-- START OF DATA LINES --
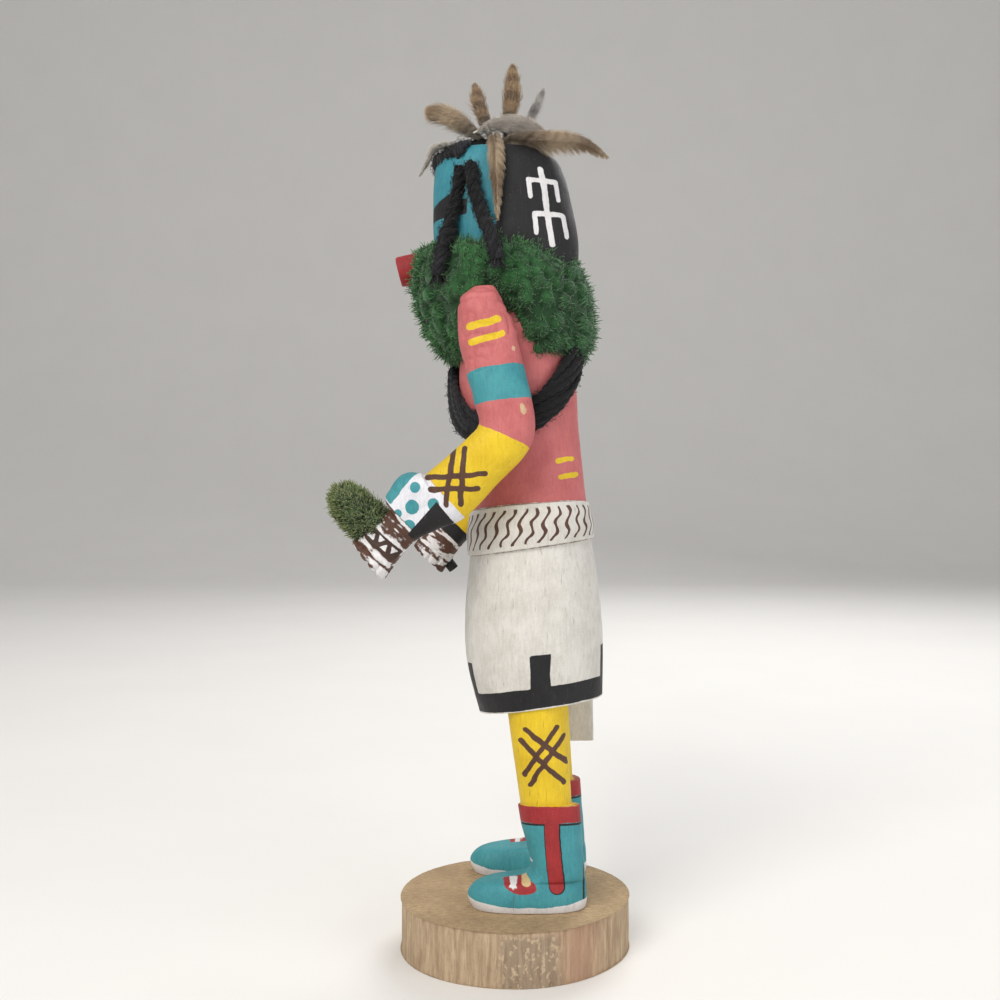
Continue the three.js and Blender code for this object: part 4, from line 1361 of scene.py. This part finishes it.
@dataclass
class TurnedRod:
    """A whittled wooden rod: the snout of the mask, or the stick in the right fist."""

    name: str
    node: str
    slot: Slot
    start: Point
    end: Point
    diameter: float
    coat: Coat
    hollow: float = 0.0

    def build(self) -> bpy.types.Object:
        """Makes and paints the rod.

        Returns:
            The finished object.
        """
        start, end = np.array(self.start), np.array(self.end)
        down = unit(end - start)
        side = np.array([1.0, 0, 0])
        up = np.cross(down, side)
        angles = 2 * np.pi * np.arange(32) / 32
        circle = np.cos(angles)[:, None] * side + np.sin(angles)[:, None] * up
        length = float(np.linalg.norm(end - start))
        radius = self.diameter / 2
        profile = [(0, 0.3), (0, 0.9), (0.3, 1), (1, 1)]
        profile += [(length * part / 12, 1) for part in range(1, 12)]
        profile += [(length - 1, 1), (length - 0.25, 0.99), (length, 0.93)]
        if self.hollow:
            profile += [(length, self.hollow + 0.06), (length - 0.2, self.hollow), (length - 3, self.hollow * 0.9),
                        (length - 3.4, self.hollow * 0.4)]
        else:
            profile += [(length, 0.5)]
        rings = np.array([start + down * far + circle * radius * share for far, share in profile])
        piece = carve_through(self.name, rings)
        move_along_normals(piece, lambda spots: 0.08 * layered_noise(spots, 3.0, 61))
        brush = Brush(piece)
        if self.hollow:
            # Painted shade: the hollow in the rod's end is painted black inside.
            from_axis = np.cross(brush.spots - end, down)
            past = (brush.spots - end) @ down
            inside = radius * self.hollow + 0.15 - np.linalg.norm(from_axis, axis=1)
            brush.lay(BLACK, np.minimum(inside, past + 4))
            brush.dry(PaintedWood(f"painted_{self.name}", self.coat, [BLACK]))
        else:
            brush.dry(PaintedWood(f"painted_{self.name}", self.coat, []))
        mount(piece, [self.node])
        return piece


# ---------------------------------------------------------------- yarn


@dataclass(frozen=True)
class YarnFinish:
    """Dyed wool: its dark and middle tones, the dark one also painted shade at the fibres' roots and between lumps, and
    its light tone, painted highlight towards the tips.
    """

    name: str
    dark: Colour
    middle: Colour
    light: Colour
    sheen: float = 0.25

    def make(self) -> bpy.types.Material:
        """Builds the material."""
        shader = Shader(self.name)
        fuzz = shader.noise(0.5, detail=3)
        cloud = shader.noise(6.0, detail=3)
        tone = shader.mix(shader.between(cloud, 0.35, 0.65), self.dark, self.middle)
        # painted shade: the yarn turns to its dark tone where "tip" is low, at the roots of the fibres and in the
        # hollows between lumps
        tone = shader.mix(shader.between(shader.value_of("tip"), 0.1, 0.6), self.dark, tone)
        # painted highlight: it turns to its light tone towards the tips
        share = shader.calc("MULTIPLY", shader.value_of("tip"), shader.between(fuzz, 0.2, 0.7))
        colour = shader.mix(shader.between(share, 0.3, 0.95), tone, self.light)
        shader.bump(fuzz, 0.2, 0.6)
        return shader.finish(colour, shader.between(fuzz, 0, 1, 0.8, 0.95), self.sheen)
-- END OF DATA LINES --
TASK BRIEF
Print only the lines that run from the start of the listing to the line bearing "hollow: float = 0.0"; please keep the first line and that last one, exactly as they appear.

RESPONSE
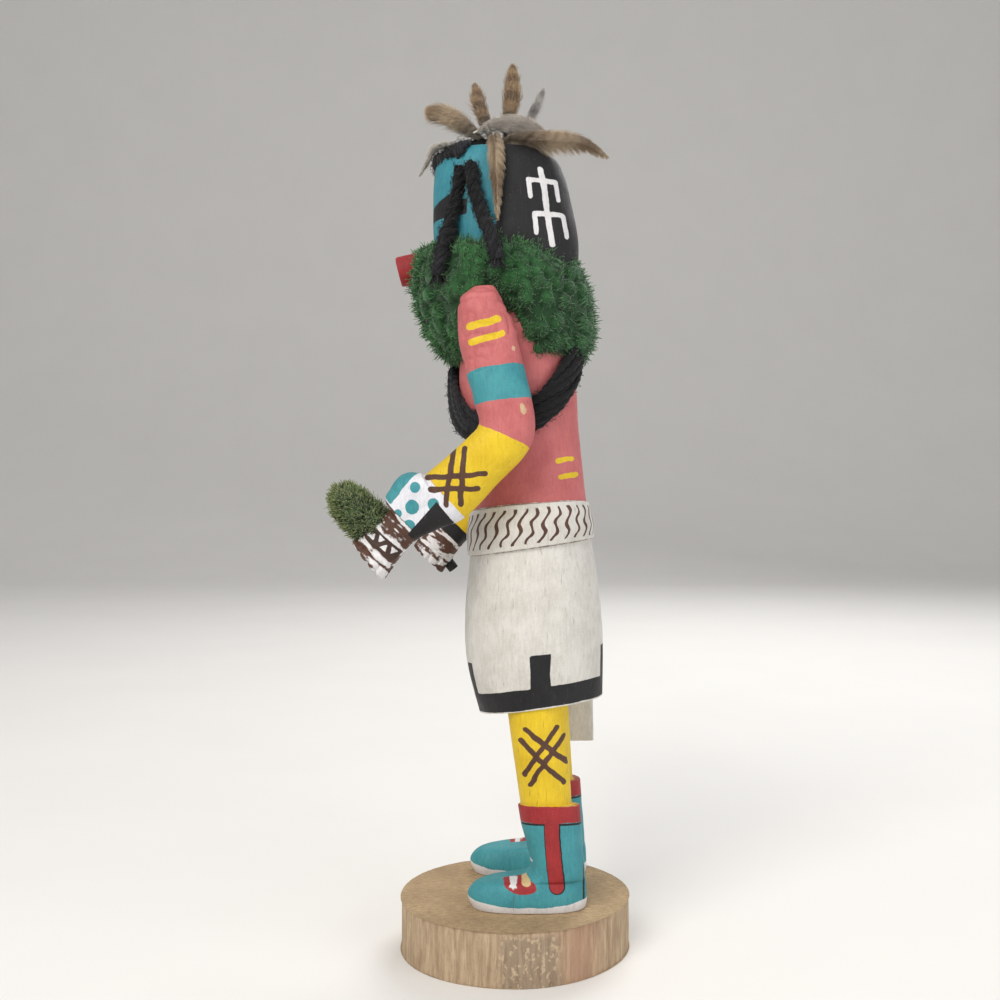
Continue the three.js and Blender code for this object: part 4, from line 1361 of scene.py. This part finishes it.
@dataclass
class TurnedRod:
    """A whittled wooden rod: the snout of the mask, or the stick in the right fist."""

    name: str
    node: str
    slot: Slot
    start: Point
    end: Point
    diameter: float
    coat: Coat
    hollow: float = 0.0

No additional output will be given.